[Record extracts start]

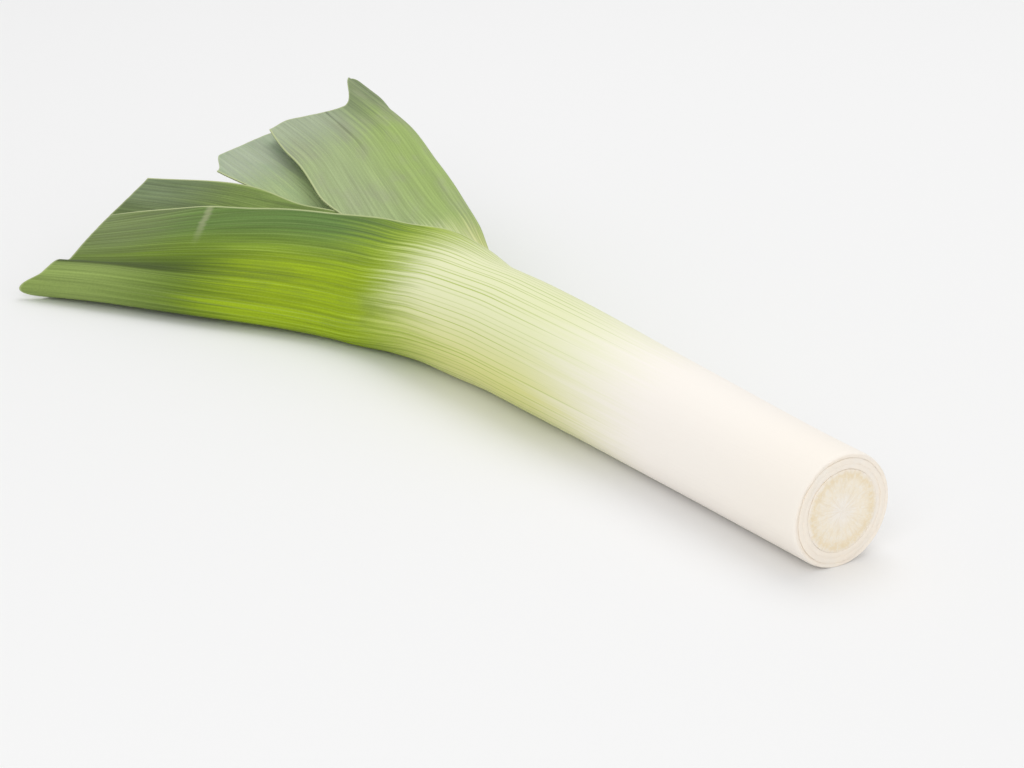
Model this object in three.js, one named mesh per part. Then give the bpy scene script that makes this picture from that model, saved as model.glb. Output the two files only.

[Record extracts end]
[Record extracts start]

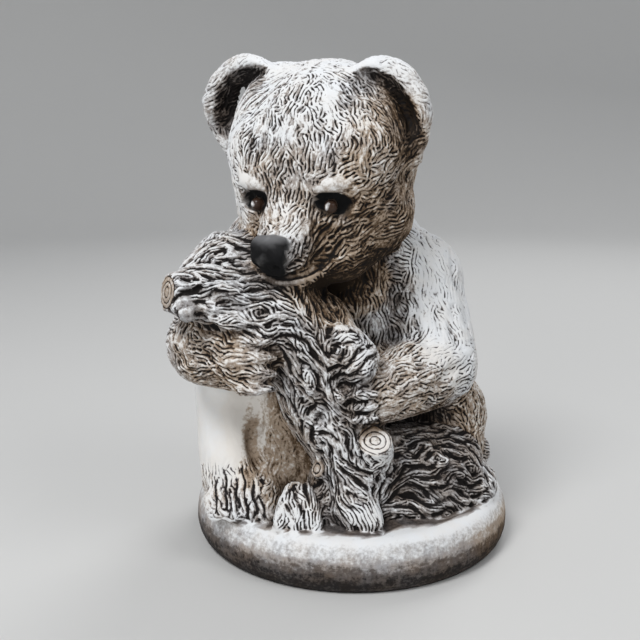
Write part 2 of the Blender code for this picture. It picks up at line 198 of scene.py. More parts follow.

[Record extracts end]
[Record extracts start]

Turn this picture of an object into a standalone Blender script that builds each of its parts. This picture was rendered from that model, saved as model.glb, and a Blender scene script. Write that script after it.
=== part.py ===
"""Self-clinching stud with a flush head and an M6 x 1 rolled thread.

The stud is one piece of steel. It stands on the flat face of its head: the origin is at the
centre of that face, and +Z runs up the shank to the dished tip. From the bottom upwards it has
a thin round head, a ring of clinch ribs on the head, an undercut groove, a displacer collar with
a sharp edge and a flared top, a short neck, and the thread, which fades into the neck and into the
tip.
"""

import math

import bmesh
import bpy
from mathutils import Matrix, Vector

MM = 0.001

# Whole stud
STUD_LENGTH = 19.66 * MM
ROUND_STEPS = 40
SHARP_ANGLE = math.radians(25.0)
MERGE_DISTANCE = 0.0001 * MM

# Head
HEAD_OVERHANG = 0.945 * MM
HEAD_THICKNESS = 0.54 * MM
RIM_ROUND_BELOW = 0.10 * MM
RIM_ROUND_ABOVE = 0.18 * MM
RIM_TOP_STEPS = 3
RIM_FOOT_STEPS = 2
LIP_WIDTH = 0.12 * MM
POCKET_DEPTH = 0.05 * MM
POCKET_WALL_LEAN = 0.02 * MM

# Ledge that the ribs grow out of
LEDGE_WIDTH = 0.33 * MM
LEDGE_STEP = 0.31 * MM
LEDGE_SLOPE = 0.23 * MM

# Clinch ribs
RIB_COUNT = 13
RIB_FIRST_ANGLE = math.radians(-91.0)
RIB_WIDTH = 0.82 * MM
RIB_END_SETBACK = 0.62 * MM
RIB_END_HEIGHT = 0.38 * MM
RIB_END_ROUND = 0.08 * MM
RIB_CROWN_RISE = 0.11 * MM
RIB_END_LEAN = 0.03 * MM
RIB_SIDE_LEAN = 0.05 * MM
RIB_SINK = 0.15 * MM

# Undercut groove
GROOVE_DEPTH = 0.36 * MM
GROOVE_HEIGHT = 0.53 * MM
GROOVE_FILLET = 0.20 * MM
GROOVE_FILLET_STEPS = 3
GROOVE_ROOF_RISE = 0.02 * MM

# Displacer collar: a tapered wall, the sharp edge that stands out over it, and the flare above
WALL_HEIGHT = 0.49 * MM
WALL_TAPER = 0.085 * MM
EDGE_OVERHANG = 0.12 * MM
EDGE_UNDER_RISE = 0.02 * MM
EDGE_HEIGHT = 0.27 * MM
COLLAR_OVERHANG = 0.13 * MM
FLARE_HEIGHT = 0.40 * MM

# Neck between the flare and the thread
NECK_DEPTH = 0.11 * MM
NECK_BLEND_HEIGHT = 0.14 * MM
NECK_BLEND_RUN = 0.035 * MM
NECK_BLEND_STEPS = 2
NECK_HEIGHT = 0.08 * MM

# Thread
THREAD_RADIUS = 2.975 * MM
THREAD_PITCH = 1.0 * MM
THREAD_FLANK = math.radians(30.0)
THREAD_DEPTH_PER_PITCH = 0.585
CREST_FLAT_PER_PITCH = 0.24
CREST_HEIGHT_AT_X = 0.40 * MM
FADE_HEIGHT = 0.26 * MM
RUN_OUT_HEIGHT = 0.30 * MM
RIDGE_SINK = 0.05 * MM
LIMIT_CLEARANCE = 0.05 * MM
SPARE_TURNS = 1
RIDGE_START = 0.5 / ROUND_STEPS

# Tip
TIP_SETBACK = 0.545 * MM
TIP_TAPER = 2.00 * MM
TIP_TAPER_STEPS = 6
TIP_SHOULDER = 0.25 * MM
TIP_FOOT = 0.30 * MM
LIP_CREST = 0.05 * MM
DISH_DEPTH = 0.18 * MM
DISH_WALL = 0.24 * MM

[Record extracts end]

Task: Report each line in the preceding entries that holds the string "script".

Task response:
Model this object in three.js, one named mesh per part. Then give the bpy scene script that makes this picture from that model, saved as model.glb. Output the two files only.
Turn this picture of an object into a standalone Blender script that builds each of its parts. This picture was rendered from that model, saved as model.glb, and a Blender scene script. Write that script after it.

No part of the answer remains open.